A classic A/B testing approach with user_id level segregation was considered. The pros included the purity of the experiment and simplicity in interpreting the causal effect. The cons were critical: the Collaborative Filtering algorithm lost integrity due to the mixing of two types of signals in one matrix, creating artifacts in recommendations for both groups; there was a risk of cross-contamination through social features (users saw friends' ratings from another group); the business feared negative reactions to fragmented UX within a single product.

An alternative was a pre/post analysis comparing metrics before and after the transition for each category separately. The pros were technical simplicity and no need to keep the old system for part of the users. The cons included the inability to separate the intervention effect from seasonal fluctuations in views (e.g., Christmas movies rated differently in December), ignoring the herd behavior effect and self-selection of early adopters of the new system, leading to biased estimates.

A hybrid approach of Staggered DiD with Synthetic Controls and Instrumental Variables was chosen. This method allowed the use of categories that had not yet transitioned to the binary system as controls for those that had, correcting for temporal trends. Synthetic Control compensated for the heterogeneity between genres, while the IV approach using the time of day for content posting (when fewer online users and weaker herding) as an instrument helped isolate the pure effect of the rating interface. The choice was based on the need to maintain the functionality of the recommendation system during the transition and to obtain unbiased estimates with partial data availability.

The final result showed that the volume of ratings increased by 220% due to reduced cognitive load, but the accuracy of recommendations (measured as NDCG@10) fell by 12% in the first three weeks. This period corresponded to the model retraining of Matrix Factorization, after which metrics recovered to baseline due to increased matrix density.
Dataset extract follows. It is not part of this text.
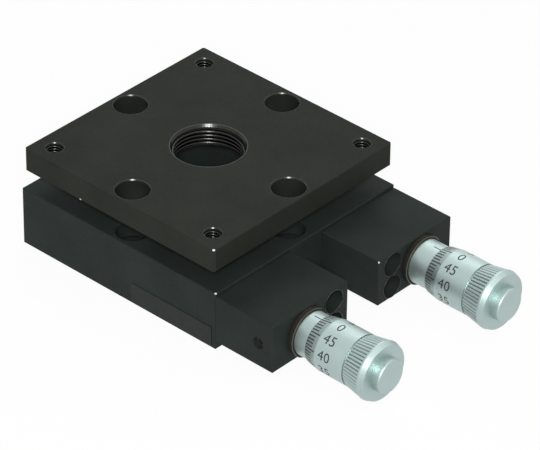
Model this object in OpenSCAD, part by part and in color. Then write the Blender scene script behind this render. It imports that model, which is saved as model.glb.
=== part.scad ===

Based on this data, the product team decided on a full rollout with an additional budget for cold start for new users.

What candidates often overlook

How to properly account for the period of degradation of recommendation quality during model retraining and separate it from the true effect of the new system?

Answer: It is necessary to formalize the concept of a 'burn-in period', usually 2-4 weeks, during which recommendation quality metrics are excluded from the main causal analysis. Use Counterfactual Evaluation on historical hold-out sets, comparing offline metrics (NDCG, MAP, Precision@K) before and after transition, but stratified by user activity level. It is important to track coverage and diversity metrics separately from accuracy, since binary signals can increase popularity bias with insufficient regularization.

How to handle endogeneity of self-selection of users willing to leave ratings under the new system, and distinguish their behavior from the effect of the interface itself?

Answer: Users rating content under the binary system systematically differ from 'star' raters (prone to extreme preferences). Apply Heckman Correction (two-step model with selection equation) or Inverse Probability Weighting based on propensity scores calculated from observed characteristics (viewing history, tenure, session time). As an Instrumental Variable, use random variations in the interface (order of like/dislike button placement) or A/B testing of visibility of aggregated ratings to isolate the pure effect of the data collection mechanism.

How to quantitatively assess the herd behavior effect and separate it from true user preference when analyzing the volume of ratings?

Answer: Split users into 'first movers' (first-seers) seeing an empty rating counter and 'followers' seeing a non-zero number of votes. Apply Regression Discontinuity Design (RDD) around rating visibility thresholds (e.g., when content enters the top-10 category). Compare the likelihood of rating among users seeing the aggregated result to those seeing 'be the first'. For dynamic adjustment, use Thompson Sampling or Bayesian methods to assess true content quality, filtering network effects through time lags between publication and rating.